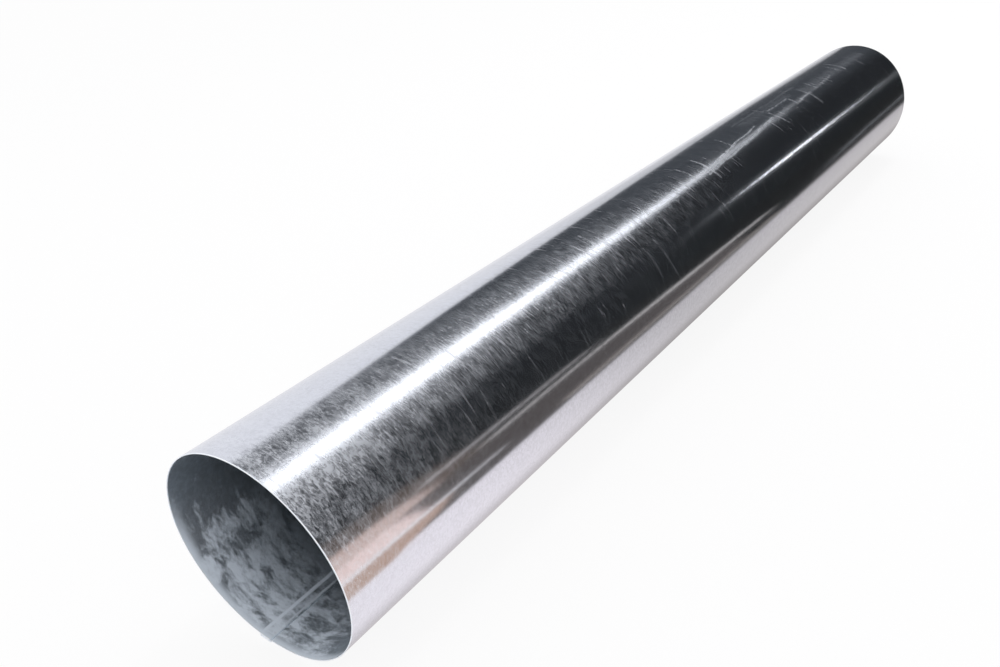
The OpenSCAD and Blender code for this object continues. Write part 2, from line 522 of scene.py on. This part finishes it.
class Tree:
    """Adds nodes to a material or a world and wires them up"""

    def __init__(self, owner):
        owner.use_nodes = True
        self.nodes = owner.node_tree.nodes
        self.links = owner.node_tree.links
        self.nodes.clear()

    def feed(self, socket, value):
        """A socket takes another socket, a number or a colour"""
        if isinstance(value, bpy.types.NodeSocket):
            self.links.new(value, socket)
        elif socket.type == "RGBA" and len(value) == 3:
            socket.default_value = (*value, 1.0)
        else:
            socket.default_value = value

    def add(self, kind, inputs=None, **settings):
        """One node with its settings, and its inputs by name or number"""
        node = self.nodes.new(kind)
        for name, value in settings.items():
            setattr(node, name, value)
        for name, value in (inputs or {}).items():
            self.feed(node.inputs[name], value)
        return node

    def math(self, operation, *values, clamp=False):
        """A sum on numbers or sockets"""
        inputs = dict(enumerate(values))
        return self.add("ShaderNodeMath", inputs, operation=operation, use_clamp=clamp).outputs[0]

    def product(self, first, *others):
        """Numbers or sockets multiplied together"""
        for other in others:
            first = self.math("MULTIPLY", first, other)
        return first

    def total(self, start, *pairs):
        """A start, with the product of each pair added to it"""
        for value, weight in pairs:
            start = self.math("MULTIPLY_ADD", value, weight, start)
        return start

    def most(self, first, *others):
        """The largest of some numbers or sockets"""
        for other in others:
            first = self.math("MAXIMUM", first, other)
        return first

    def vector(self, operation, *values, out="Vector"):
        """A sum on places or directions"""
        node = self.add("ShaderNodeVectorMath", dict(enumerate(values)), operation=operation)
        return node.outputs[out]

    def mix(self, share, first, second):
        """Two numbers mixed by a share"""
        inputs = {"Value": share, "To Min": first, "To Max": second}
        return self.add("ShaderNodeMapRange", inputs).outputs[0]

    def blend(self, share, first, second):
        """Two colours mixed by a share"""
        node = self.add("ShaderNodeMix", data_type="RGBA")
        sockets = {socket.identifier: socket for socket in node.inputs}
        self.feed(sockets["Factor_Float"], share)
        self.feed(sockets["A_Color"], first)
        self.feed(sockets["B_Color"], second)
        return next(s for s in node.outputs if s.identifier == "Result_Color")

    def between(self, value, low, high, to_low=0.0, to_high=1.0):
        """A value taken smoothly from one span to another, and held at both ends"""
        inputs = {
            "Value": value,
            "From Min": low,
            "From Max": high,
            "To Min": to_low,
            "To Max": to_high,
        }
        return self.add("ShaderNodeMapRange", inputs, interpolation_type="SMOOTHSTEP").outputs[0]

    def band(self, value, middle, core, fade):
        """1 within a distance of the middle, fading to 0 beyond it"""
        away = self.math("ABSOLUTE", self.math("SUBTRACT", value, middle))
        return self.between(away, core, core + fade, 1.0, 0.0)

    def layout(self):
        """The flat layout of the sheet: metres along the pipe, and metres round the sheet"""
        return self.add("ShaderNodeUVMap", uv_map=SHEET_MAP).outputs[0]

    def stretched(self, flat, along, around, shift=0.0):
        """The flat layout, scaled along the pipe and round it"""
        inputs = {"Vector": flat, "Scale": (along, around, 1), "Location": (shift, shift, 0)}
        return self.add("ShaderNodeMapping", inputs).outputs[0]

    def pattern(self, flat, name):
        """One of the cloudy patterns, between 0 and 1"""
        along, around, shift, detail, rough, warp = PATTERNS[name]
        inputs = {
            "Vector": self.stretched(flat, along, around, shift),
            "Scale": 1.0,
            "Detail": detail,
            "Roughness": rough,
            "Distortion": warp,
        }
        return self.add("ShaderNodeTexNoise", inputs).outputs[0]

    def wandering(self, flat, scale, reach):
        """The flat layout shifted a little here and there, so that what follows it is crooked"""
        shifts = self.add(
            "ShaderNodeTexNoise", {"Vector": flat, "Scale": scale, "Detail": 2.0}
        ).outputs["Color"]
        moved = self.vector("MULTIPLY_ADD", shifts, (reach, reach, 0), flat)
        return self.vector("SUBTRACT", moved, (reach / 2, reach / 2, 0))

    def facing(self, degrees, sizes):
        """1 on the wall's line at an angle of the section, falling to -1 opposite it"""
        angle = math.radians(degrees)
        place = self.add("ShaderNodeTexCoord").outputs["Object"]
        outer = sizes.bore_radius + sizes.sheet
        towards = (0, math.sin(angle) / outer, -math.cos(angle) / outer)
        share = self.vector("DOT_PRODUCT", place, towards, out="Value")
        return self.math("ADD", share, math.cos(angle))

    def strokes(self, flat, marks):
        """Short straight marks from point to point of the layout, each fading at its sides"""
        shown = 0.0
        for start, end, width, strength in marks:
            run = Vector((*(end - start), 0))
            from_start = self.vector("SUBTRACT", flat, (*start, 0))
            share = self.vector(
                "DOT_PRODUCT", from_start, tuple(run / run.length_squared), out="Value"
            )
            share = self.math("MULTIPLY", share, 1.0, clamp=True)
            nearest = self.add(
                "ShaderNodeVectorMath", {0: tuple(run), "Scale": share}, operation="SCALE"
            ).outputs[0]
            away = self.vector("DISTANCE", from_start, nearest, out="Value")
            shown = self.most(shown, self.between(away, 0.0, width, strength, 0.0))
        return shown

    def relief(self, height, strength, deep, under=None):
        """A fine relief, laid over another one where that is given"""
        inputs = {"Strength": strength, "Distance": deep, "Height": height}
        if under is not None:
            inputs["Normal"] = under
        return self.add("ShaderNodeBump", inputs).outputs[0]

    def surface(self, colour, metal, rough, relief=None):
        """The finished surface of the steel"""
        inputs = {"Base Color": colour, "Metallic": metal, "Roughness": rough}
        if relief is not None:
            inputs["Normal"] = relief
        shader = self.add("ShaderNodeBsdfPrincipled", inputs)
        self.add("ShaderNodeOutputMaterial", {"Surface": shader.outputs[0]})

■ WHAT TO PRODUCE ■
Write down again the exact lines running from the beginning of the data to the line containing "to a material", with both ends included.

■ FINAL ANSWER ■
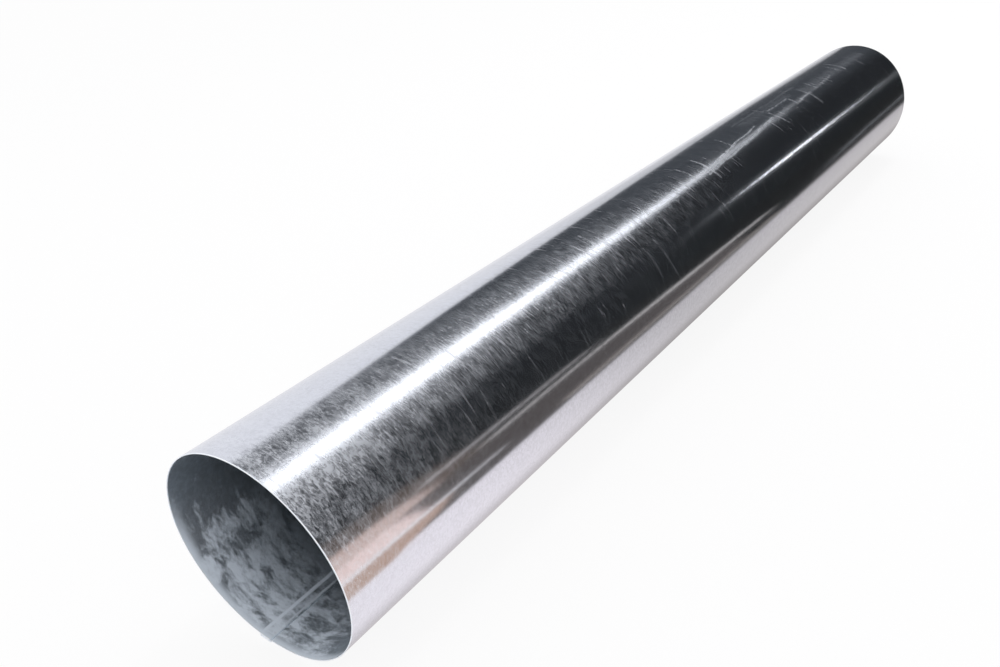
The OpenSCAD and Blender code for this object continues. Write part 2, from line 522 of scene.py on. This part finishes it.
class Tree:
    """Adds nodes to a material or a world and wires them up"""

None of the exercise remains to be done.